_TASK DETAILS_: Please copy the lines below exactly, from the first one through the line showing "const degrees = THREE.MathUtils.degToRad;".

─── SUPPLIED DATA ───

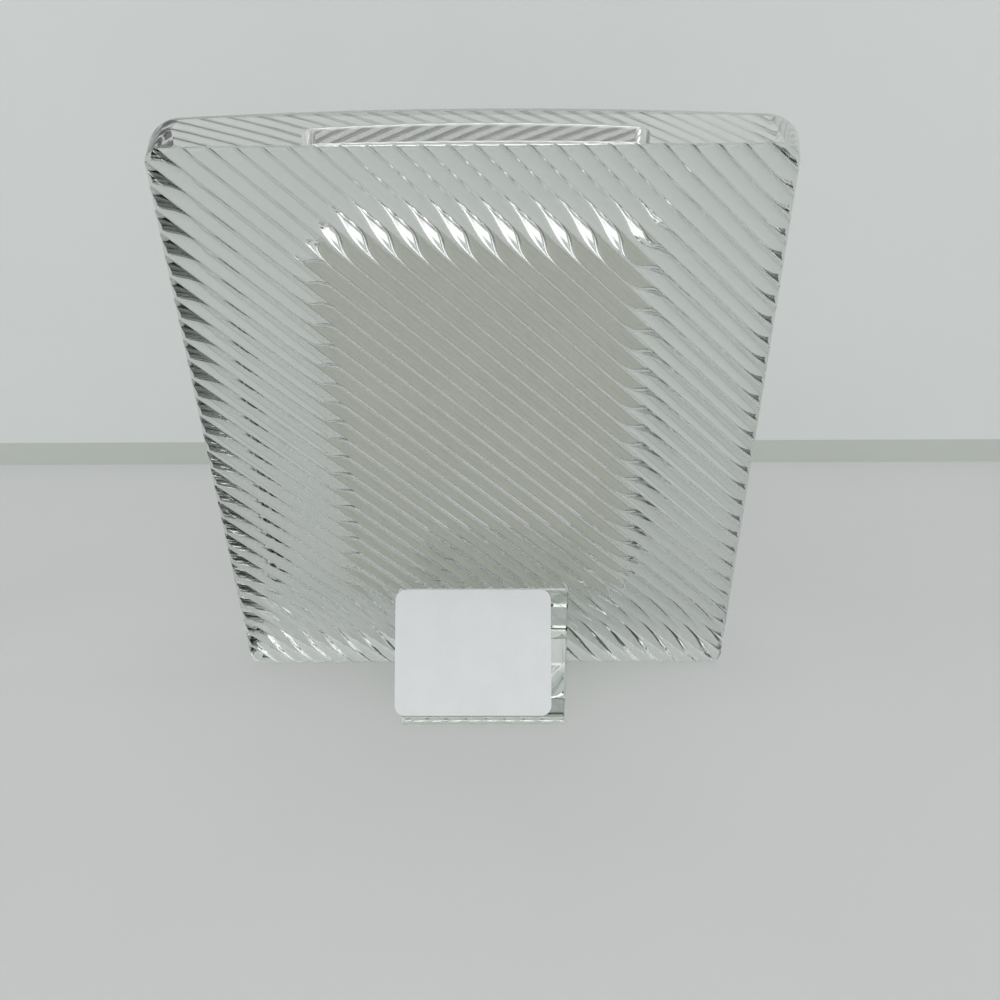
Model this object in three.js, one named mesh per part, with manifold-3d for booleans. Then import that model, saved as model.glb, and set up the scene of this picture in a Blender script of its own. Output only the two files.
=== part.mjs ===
// A small pressed-glass picture frame. A clear glass body with diagonal ribs on its back leans on a
// glass wedge foot bonded behind it. Its front recess holds a backing pad, a print and a clear cover.
// Millimetres, +Z up, the picture faces -Y and the ribs and the foot face +Y.
import * as THREE from 'three';
import { mergeVertices } from 'three/addons/utils/BufferGeometryUtils.js';
import Module from 'manifold-3d';

const wasm = await Module();
wasm.setup();

const degrees = THREE.MathUtils.degToRad;

// Stance and clearance
const lean = degrees(11.25); // the back from upright
const seatGap = 0.3; // between pieces that rest on each other

// Glass body, measured on its back before the lean
const backWidth = 101.6;
const backHeight = 119.2;
const sideThickness = 13.5;
const middleThickness = 16.4; // the front is bowed from side to side
const sideDraft = degrees(11.25); // the body widens toward the front
const topDraft = degrees(1.5);
const topCornerBack = 2.8;
const topCornerFront = 6.5;
const bottomCornerBack = 1.5;
const bottomCornerFront = 4.5;
const frontRounding = 4; // front edge of all four sides
const backRounding = 0.9; // the fire-polish rounds the ends of the ribs
const leastCorner = 0.5;

// Ribs across the whole back, each an arc, rising toward +X
const ribPitch = 2.93;
const ribRadius = 1.52;
const ribRise = degrees(45);
const ribFacets = 6;

// Recess for the picture, open to the front
const pictureWidth = 57.15;
const pictureHeight = 82.55;
const pictureFit = 0.4; // clearance on each side
const recessSill = 15.8; // up the back from its bottom edge
const glassBehindPicture = 7.5;
const recessCorner = 2.5;
const recessFillet = 1.6; // round the floor
const recessRim = 1.4; // rounding where the walls meet the front
const recessDraft = degrees(0.5);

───

_FINISHED TASK_:
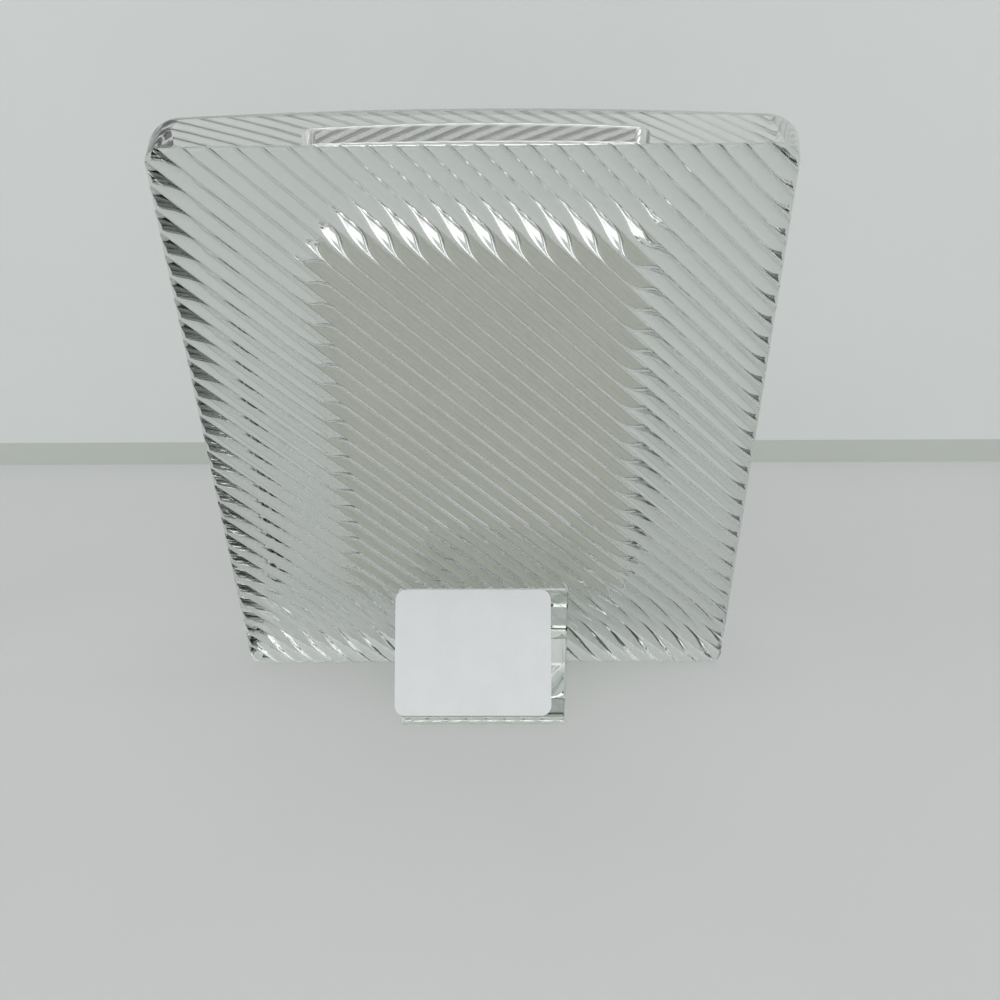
Model this object in three.js, one named mesh per part, with manifold-3d for booleans. Then import that model, saved as model.glb, and set up the scene of this picture in a Blender script of its own. Output only the two files.
=== part.mjs ===
// A small pressed-glass picture frame. A clear glass body with diagonal ribs on its back leans on a
// glass wedge foot bonded behind it. Its front recess holds a backing pad, a print and a clear cover.
// Millimetres, +Z up, the picture faces -Y and the ribs and the foot face +Y.
import * as THREE from 'three';
import { mergeVertices } from 'three/addons/utils/BufferGeometryUtils.js';
import Module from 'manifold-3d';

const wasm = await Module();
wasm.setup();

const degrees = THREE.MathUtils.degToRad;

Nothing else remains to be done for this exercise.